The search and rescue team finds you and the one WEMT says to the other, “DRT.” And the other one just nods.
Dead right there.
Turns out it was a paraspinal injury which is very painful and debilitating but not quite as debilitating as a spinal injury. All these years later I remember that even with the pain meds, my back ached for weeks.
But I’m all better now.
That’s what Rosabee used to say when she was sick and we told here we were going to see Dr. Wolkov at the Gunnison Valley Hospital. “I’m all better now.” I don’t have to go to the doctor and be poked and prodded a get a shot.
So that’s one way you can die outdoors. Two if you count the encounter with the bears in the meado.
That’s like half a death outdoors because they retreated as quickly as I did.
Later, we can talk about the tide on Long Beach in Portland, Oregon. That’s actually two stories. The outgoing stream that we stepped over on the way out in the morning, and the incoming stream we swam across on the way back late that afternoon.
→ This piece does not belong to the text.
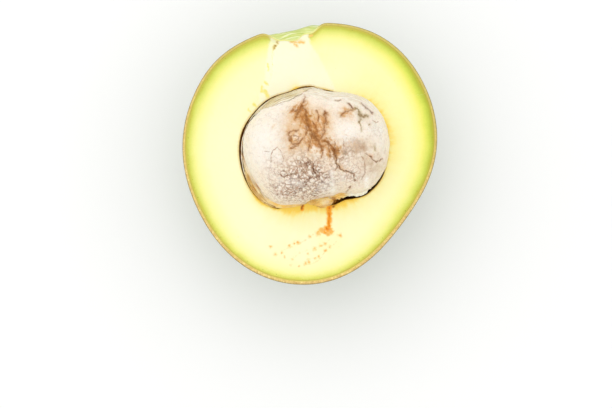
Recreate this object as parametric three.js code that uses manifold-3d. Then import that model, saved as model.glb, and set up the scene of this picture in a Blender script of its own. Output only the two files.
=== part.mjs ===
// Half of a round, green-skinned avocado, cut lengthwise through the stem end, with its seed still in it.
// Millimetres. The cut face looks up (+Z), the stem end points along +Y, and the skin rests on z = 0.

import * as THREE from "three";
import { mergeVertices } from "three/addons/utils/BufferGeometryUtils.js";
import Module from "manifold-3d";

// The whole fruit, measured from the middle of its cut face
const fruitHalfWidth = 53.5;
const fruitHalfLength = 54;
const fruitDepth = 51;
const flatSpotDepth = 0.9; // how far the skin is pressed in where it rests
const restingHeight = fruitDepth - flatSpotDepth;

// Swells and hollows of the fruit. Each lies in a direction, given in degrees round the cut face from +X
// and above the face. It rises in millimetres, spreads over a width in degrees, and has round sides
// (sides 2) or steep ones (sides 6).
const fruitSwells = [
  { name: "right shoulder", round: 49, above: 0, rise: 2.3, width: 25.5, sides: 2 },
  { name: "left shoulder", round: 128, above: 0, rise: 0.9, width: 16, sides: 2 },
  { name: "left flank", round: 198, above: 0, rise: -2.1, width: 31, sides: 2 },
  { name: "flattened lower right", round: -45.5, above: 0, rise: -7.4, width: 39, sides: 2 },
  { name: "back shoulder", round: 90, above: -40, rise: 1.5, width: 25, sides: 2 },
  { name: "dent in the back", round: -15, above: -50, rise: -0.8, width: 20, sides: 2 },
  { name: "slope to the stem", round: 90, above: 0, rise: -0.9, width: 22, sides: 2 },
  { name: "stem basin", round: 90.4, above: 0, rise: -5.8, width: 10.8, sides: 5 },
  { name: "stem scar", round: 91, above: 0, rise: -0.6, width: 3.6, sides: 4 },
];

// The seed cavity, about its own middle on the cut face
const cavityCentreX = 1.8;
const cavityCentreY = 3.6;
const cavityHalfWidth = 30.5;
const cavityHalfLength = 24.9;
const cavityDepth = 29;
const rimSquareness = 2.1; // 2 is an ellipse, and more is squarer
const wallSquareness = 2.4;

// Where the cavity's rim bulges out or flattens, in degrees round its middle
const rimBulges = [
  { name: "lower left corner", round: -127, rise: 4, width: 34 },
  { name: "pinch of the lower side", round: -109, rise: -4, width: 18 },
  { name: "lower right corner", round: -40, rise: 2, width: 19 },
  { name: "flat upper right", round: 65, rise: -2.8, width: 24 },
];

// The seed follows the cavity's rim at a gap, which is wider on the sides that it has shrunk from
const seedLeastGap = 0.4;
const seedGaps = [
  { name: "lower left side", round: -152, rise: 2.9, width: 28 },
  { name: "lower side", round: -80, rise: 3.3, width: 25 },
  { name: "upper left side", round: 135, rise: 1, width: 45 },
];
const seedHeight = 22; // above the cut face
const seedDomeSquareness = 2.5;
const seedBottomSquareness = 2.1;

// Swells and hollows of the seed's dome, given as those of the fruit are
const seedSwells = [
  { name: "left cheek", round: 166, above: 38, rise: 0.8, width: 22, sides: 2 },
  { name: "right cheek", round: 15, above: 57, rise: 0.8, width: 14, sides: 2 },
  { name: "pit beside the right cheek", round: -11, above: 53, rise: -0.7, width: 9, sides: 2 },
  { name: "valley at the top", round: 89, above: 66, rise: -0.7, width: 10, sides: 2 },
  { name: "round pit", round: 148, above: 70, rise: -0.6, width: 6, sides: 2 },
  { name: "lower swell", round: -110, above: 35, rise: 0.7, width: 24, sides: 2 },
];

// The papery coat is a cup close round the seed, torn off at a rim of uneven height. The rim's stations go
// once round the seed, and between two of them its height changes smoothly.
const coatThickness = 0.6;
const coatGap = 0.3;
const coatRim = [
  { round: -72, above: -28 },
  { round: 102, above: -28 },
  { round: 119, above: 13 },
  { round: 131, above: 18 },
  { round: 150, above: 12 },
  { round: 172, above: 2.5 },
  { round: 205, above: 1.5 },
  { round: 240, above: 1.5 },
  { round: 262, above: 2.5 },
  { round: 272, above: 5 },
  { round: 280, above: 3 },
  { round: 288, above: -28 },
];
const coatTears = [
  { waves: 9, height: 0.8, shift: 0 },
  { waves: 16, height: 0.5, shift: 1 },
];
const lipWidth = 1.6; // the coat thickens outwards into a lip along the seed's lower side
const lipMiddle = -87;
const lipSpread = 14;
const lipTop = 3;
const lipDrop = 14;

// How finely each surface is divided
const fruitAround = 72;
const fruitAlong = 52;
const stemCrowding = 1.4; // draws the fruit's rings together at the stem
const seedAround = 56;
const seedAlong = 28;
const cavityAlong = 29; // odd, so that no ring of points lies in the cut face
const coatAlong = 32;
const coatCupTop = 28; // the cup is made this high, in degrees, before its rim is torn
const tearAround = 112;
const tearAlong = 8;
const tearReach = 50;

const weldDistance = 1e-4;
const slabWidth = 200; // wider than the fruit

const wasm = await Module();
wasm.setup();

function directionAt(roundDegrees, aboveDegrees) {
  const round = THREE.MathUtils.degToRad(roundDegrees);
  const above = THREE.MathUtils.degToRad(aboveDegrees);
  return new THREE.Vector3(
    Math.cos(above) * Math.cos(round),
    Math.cos(above) * Math.sin(round),
    Math.sin(above),
  );
}

// The sum of all swells in one direction
function swellHeight(swells, direction) {
  let height = 0;
  for (const swell of swells) {
    const apart = direction.angleTo(directionAt(swell.round, swell.above));
    const share = THREE.MathUtils.radToDeg(apart) / swell.width;
    height += swell.rise * Math.exp(-(share ** swell.sides));
  }
  return height;
}

// The sum of all bulges of an outline at one place round it
function bulgeHeight(bulges, roundDegrees) {
  let height = 0;
  for (const bulge of bulges) {
    const apart = THREE.MathUtils.euclideanModulo(roundDegrees - bulge.round + 180, 360) - 180;
    height += bulge.rise * Math.exp(-((apart / bulge.width) ** 2));
  }
  return height;
}

// The distance from the middle to a rounded curve with two half sizes, along a unit direction
function squaredRound(along, halfAlong, across, halfAcross, squareness) {
  const sum = Math.abs(along / halfAlong) ** squareness + Math.abs(across / halfAcross) ** squareness;
  return sum ** (-1 / squareness);
}

function roundDegreesOf(direction) {
  return THREE.MathUtils.radToDeg(Math.atan2(direction.y, direction.x));
}

function fruitRadius(direction) {
  const ellipsoid =
    1 / Math.hypot(direction.x / fruitHalfWidth, direction.y / fruitHalfLength, direction.z / fruitDepth);
  return ellipsoid + swellHeight(fruitSwells, direction);
}

function cavityRimRadius(roundDegrees) {
  const round = THREE.MathUtils.degToRad(roundDegrees);
  const plain = squaredRound(
    Math.cos(round),
    cavityHalfWidth,
    Math.sin(round),
    cavityHalfLength,
    rimSquareness,
  );
  return plain + bulgeHeight(rimBulges, roundDegrees);
}

function cavityRadius(direction) {
  const rim = cavityRimRadius(roundDegreesOf(direction));
  const level = Math.hypot(direction.x, direction.y);
  return squaredRound(level, rim, direction.z, cavityDepth, wallSquareness);
}

function seedRadius(direction) {
  const roundDegrees = roundDegreesOf(direction);
  const outline = cavityRimRadius(roundDegrees) - seedLeastGap - bulgeHeight(seedGaps, roundDegrees);
  const level = Math.hypot(direction.x, direction.y);
  const isDome = direction.z > 0;
  const seedDepth = cavityDepth - coatThickness - 2 * coatGap;
  const plain = squaredRound(
    level,
    outline,
    direction.z,
    isDome ? seedHeight : seedDepth,
    isDome ? seedDomeSquareness : seedBottomSquareness,
  );
  return plain + swellHeight(seedSwells, direction);
}

// How high the coat reaches at one place round the seed, in degrees above the cut face
function coatRimAt(roundDegrees) {
  const start = coatRim[0].round;
  const round = THREE.MathUtils.euclideanModulo(roundDegrees - start, 360) + start;
  const next = coatRim.find((station) => station.round > round);
  const last = coatRim[coatRim.indexOf(next) - 1];
  const share = THREE.MathUtils.smoothstep(round, last.round, next.round);
  return THREE.MathUtils.lerp(last.above, next.above, share);
}

// The lip's thickness at one place of the coat
function lipAt(roundDegrees, aboveDegrees) {
  const across = (roundDegrees - lipMiddle) / lipSpread;
  const down = (aboveDegrees - lipTop) / lipDrop;
  return lipWidth * Math.exp(-(across ** 2) - down ** 2);
}

function tearHeight(roundDegrees) {
  const round = THREE.MathUtils.degToRad(roundDegrees);
  let height = 0;
  for (const tear of coatTears) height += tear.height * Math.sin(tear.waves * round + tear.shift);
  return height;
}

// A unit sphere with its poles on the stem's axis
function sphereOnY(around, along, startAngle) {
  return new THREE.SphereGeometry(1, around, along, startAngle);
}

// A unit sphere with its poles straight above and below
function sphereOnZ(around, along) {
  return new THREE.SphereGeometry(1, around, along).rotateX(Math.PI / 2);
}

// Moves each point of a unit sphere to where place(direction) puts it, and welds the seam
function shaped(sphere, place) {
  const positions = sphere.getAttribute("position");
  const direction = new THREE.Vector3();
  for (let i = 0; i < positions.count; i += 1) {
    direction.fromBufferAttribute(positions, i).normalize();
    const point = place(direction);
    positions.setXYZ(i, point.x, point.y, point.z);
  }
  sphere.deleteAttribute("normal");
  sphere.deleteAttribute("uv");
  return mergeVertices(sphere, weldDistance);
}

// 0 at both poles of a sphere and 1 at its equator
function rimShare(direction) {
  return 1 - Math.asin(Math.abs(direction.z)) / (Math.PI / 2);
}

// Degrees above the cut face for a point of a cup with its rim at a given height
function cupHeight(direction, rimDegrees) {
  return -90 + (rimDegrees + 90) * rimShare(direction);
}

// Turns a direction towards the stem, the more the further it is from the base
function crowdedToStem(direction) {
  const fromStem = Math.acos(THREE.MathUtils.clamp(direction.y, -1, 1));
  const level = Math.hypot(direction.x, direction.z);
  if (level === 0) return direction.clone();
  const turned = Math.PI * (fromStem / Math.PI) ** stemCrowding;
  const scale = Math.sin(turned) / level;
  return new THREE.Vector3(direction.x * scale, Math.cos(turned), direction.z * scale);
}

function solidOf(geometry) {
  return new wasm.Manifold(
    new wasm.Mesh({
      numProp: 3,
      vertProperties: new Float32Array(geometry.getAttribute("position").array),
      triVerts: new Uint32Array(geometry.index.array),
    }),
  );
}

function geometryOf(solid) {
  const mesh = solid.getMesh();
  const geometry = new THREE.BufferGeometry();
  geometry.setAttribute("position", new THREE.BufferAttribute(mesh.vertProperties, 3));
  geometry.setIndex(new THREE.BufferAttribute(mesh.triVerts, 1));
  return geometry;
}

function makeWholeFruit() {
  const halfStep = Math.PI / fruitAround; // keeps every meridian off the cut
  return shaped(sphereOnY(fruitAround, fruitAlong, halfStep), (direction) => {
    const turned = crowdedToStem(direction);
    return turned.multiplyScalar(fruitRadius(turned));
  });
}

function makeCavity() {
  return shaped(sphereOnZ(seedAround, cavityAlong), (direction) => {
    const point = direction.clone().multiplyScalar(cavityRadius(direction));
    return point.add(new THREE.Vector3(cavityCentreX, cavityCentreY, 0));
  });
}

// The skin and flesh: the lower half of the whole fruit, flat where it rests, with the cavity cut out
function makeFruitHalf() {
  const slab = new THREE.BoxGeometry(slabWidth, slabWidth, restingHeight);
  slab.translate(0, 0, -restingHeight / 2);
  slab.deleteAttribute("normal");
  slab.deleteAttribute("uv");
  const whole = solidOf(makeWholeFruit());
  const half = whole.intersect(solidOf(mergeVertices(slab, weldDistance)));
  return geometryOf(half.subtract(solidOf(makeCavity())));
}

function makeSeed() {
  return shaped(sphereOnZ(seedAround, seedAlong), (direction) =>
    direction.clone().multiplyScalar(seedRadius(direction)),
  );
}

// The coat before it is torn: the sphere's upper half becomes the inner face of a cup round the seed, and
// its lower half the outer face
function makeCoatCup() {
  return shaped(sphereOnZ(seedAround, coatAlong), (direction) => {
    const roundDegrees = roundDegreesOf(direction);
    const above = cupHeight(direction, coatCupTop);
    const turned = directionAt(roundDegrees, above);
    const thickness = coatThickness + lipAt(roundDegrees, above);
    const outwards = direction.z > 0 ? 0 : thickness;
    return turned.multiplyScalar(seedRadius(turned) + coatGap + outwards);
  });
}

// Everything under the coat's torn rim, out to well beyond the coat
function makeUnderRim() {
  return shaped(sphereOnZ(tearAround, tearAlong), (direction) => {
    const roundDegrees = roundDegreesOf(direction);
    const rim = coatRimAt(roundDegrees) + tearHeight(roundDegrees);
    if (direction.z > 0) return directionAt(roundDegrees, rim).multiplyScalar(tearReach * rimShare(direction));
    return directionAt(roundDegrees, cupHeight(direction, rim)).multiplyScalar(tearReach);
  });
}

function makeSeedCoat() {
  return geometryOf(solidOf(makeCoatCup()).intersect(solidOf(makeUnderRim())));
}

function namedMesh(name, geometry, colour, roughness) {
  geometry.computeVertexNormals();
  const material = new THREE.MeshStandardMaterial({ color: colour, roughness, metalness: 0 });
  const mesh = new THREE.Mesh(geometry, material);
  mesh.name = name;
  return mesh;
}

const fruitHalf = namedMesh("fruit_half", makeFruitHalf(), 0xf5f0b4, 0.45);
const seed = namedMesh("seed", makeSeed(), 0xd9cdbd, 0.75);
const seedCoat = namedMesh("seed_coat", makeSeedCoat(), 0xb5864a, 0.6);

const inCavity = new THREE.Group();
inCavity.position.set(cavityCentreX, cavityCentreY, 0);
inCavity.add(seed, seedCoat);

const avocadoHalf = new THREE.Group();
avocadoHalf.position.z = restingHeight;
avocadoHalf.add(fruitHalf, inCavity);

export default avocadoHalf;
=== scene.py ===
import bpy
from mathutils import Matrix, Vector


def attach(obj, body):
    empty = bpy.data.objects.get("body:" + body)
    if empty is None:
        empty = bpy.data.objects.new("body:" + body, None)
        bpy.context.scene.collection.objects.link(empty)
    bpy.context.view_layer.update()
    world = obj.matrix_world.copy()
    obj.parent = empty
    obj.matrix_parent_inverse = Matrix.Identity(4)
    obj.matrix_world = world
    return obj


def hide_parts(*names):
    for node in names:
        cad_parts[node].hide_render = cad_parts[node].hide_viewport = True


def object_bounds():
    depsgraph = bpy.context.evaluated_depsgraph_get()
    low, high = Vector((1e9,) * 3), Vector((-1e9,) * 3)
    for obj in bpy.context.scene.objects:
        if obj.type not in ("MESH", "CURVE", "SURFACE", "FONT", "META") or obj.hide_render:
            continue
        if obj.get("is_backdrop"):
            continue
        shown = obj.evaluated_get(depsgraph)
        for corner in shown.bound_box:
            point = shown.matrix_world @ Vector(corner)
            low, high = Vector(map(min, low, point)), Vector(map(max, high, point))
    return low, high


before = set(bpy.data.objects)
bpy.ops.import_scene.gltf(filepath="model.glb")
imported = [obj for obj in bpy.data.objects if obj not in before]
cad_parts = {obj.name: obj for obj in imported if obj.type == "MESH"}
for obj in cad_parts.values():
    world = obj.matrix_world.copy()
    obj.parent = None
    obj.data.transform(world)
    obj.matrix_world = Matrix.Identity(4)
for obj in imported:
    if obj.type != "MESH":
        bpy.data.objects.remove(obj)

import inspect
import math

import bpy
import numpy as np
from mathutils import Matrix, Quaternion, Vector, noise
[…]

That’s one. Then there’s the stop for lunch while the tide is coming in and climbing the knotted rope up the bluff to avoid being smunched by timber rolling in on the incoming tide story.
There’s also the time I lost the linch pin on my water purifier in the San Isabel National Forest, and there’s the time we lost the same linch pin on the same stupid water purifier while camping at the North Lake Desor campground on Isle Royale. Note that Isle Royale is closer Canada but which by dint of pork barrel politics was traded back in the olden days to Michigan by Ohio… if you can follow that line of reasoning.
Eventually, we’ll get back to how to die indoors. Hashtag aggregation camps and dialysis.